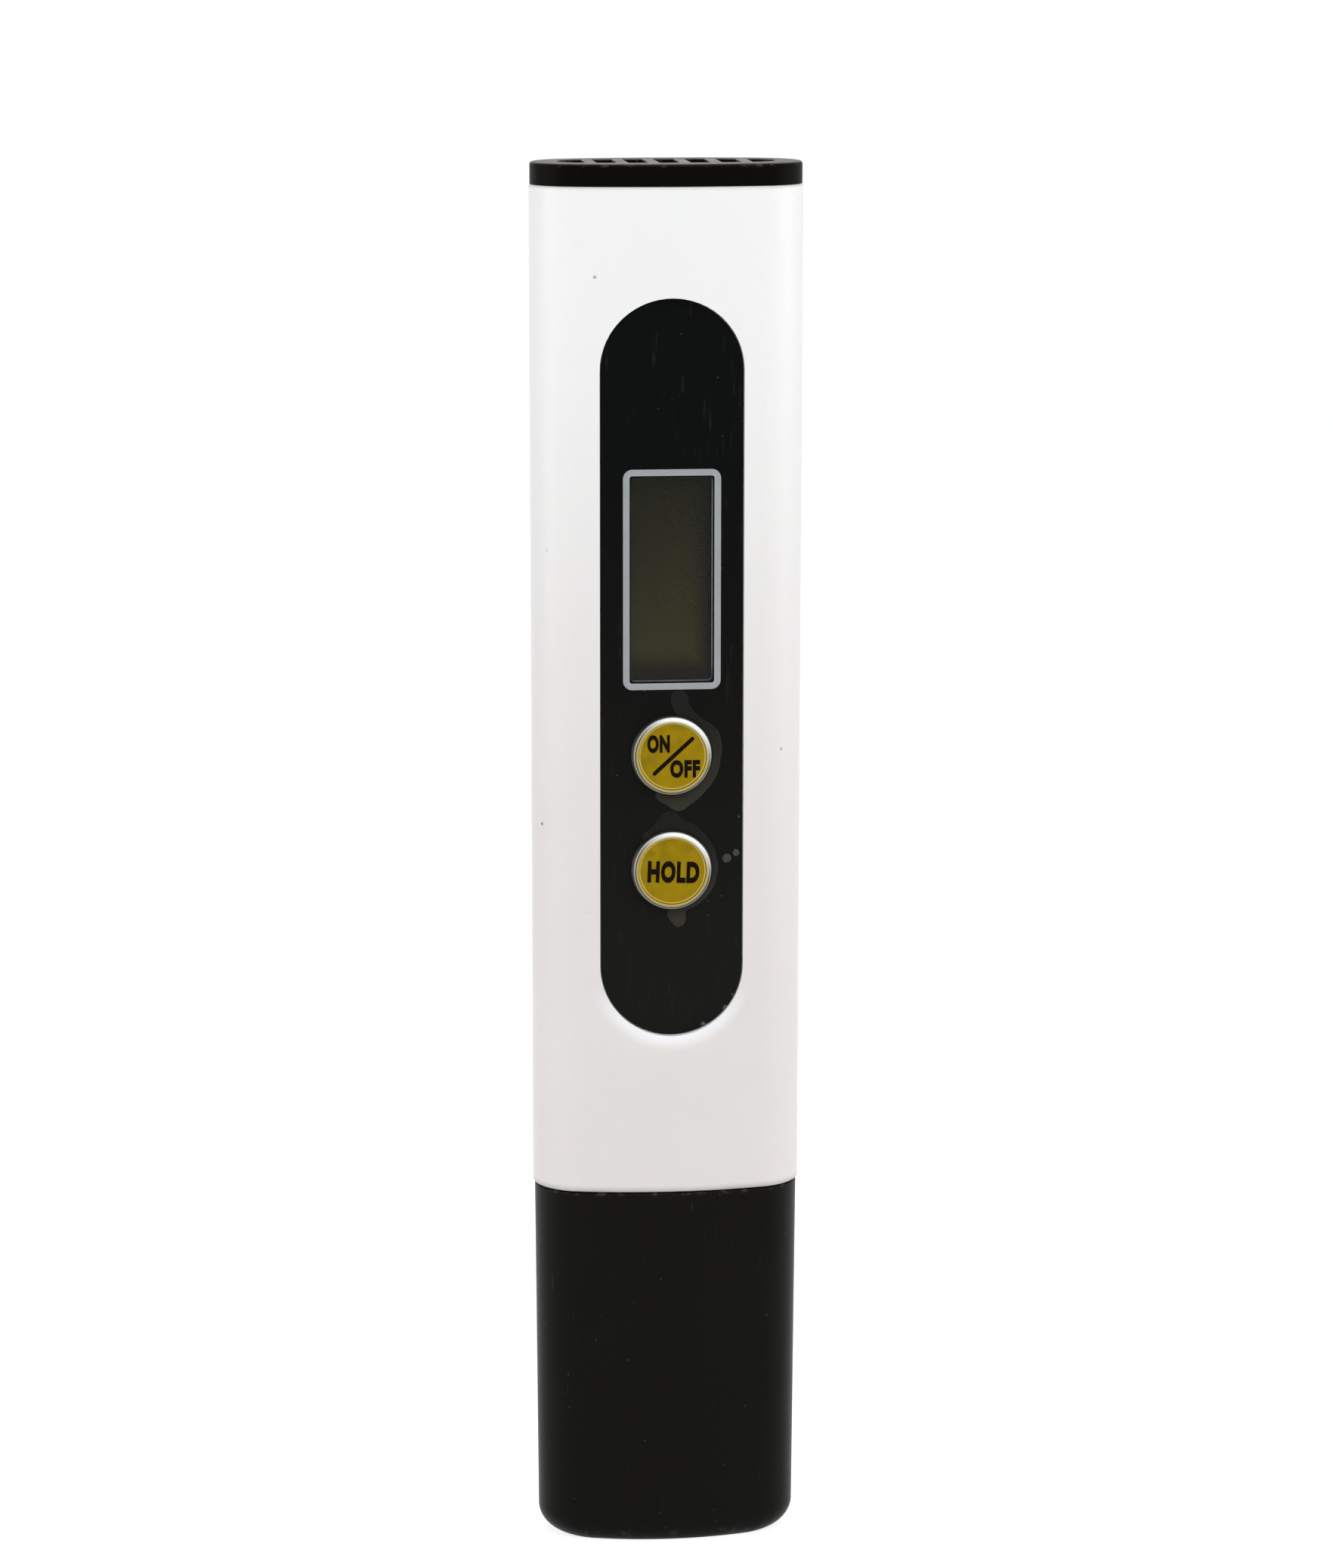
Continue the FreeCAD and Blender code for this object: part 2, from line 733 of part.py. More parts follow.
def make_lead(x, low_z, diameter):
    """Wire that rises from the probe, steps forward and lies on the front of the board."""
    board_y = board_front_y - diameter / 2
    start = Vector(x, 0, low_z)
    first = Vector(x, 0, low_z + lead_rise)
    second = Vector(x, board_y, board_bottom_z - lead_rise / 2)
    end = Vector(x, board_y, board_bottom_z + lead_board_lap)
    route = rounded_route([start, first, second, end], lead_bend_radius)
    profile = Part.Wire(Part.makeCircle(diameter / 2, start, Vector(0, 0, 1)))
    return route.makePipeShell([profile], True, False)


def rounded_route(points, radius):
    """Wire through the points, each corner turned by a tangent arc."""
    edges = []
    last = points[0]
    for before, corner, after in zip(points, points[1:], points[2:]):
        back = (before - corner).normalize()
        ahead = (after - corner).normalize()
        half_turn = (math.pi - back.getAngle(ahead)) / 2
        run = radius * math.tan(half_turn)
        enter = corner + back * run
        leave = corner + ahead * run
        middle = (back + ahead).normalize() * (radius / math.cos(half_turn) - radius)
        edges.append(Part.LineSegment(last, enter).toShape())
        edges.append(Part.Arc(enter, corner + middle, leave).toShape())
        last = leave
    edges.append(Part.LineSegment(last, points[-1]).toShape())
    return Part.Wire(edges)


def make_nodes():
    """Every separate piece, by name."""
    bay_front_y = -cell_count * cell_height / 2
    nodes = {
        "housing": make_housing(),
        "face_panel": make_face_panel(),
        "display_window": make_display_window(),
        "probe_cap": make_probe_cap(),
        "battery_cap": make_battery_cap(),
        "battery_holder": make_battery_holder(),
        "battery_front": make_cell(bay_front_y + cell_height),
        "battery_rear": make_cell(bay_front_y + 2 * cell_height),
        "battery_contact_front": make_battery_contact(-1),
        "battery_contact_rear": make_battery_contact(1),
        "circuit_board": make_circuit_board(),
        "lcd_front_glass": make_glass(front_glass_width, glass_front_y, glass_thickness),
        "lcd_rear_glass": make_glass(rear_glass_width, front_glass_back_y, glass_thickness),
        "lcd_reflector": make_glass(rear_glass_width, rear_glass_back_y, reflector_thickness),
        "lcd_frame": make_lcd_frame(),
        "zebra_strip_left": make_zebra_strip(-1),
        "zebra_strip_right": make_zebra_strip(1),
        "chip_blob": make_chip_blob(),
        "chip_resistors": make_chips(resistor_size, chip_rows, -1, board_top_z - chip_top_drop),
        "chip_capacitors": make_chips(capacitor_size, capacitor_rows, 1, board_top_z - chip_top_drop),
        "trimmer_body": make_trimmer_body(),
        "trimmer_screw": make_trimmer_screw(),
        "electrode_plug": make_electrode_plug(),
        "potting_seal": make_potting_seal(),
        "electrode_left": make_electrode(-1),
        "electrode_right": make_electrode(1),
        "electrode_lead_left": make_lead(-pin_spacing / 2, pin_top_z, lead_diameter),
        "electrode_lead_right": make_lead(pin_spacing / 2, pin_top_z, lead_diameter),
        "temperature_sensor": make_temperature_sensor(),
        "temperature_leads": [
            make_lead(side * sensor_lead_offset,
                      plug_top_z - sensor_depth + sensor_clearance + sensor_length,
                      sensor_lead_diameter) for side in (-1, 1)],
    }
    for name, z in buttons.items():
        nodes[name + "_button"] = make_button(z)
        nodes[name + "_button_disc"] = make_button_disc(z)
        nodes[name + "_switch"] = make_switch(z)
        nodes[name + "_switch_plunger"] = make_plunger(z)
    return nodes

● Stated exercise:
Pull out all lines of the data with the string "from".

● Task solution:
Continue the FreeCAD and Blender code for this object: part 2, from line 733 of part.py. More parts follow.
    """Wire that rises from the probe, steps forward and lies on the front of the board."""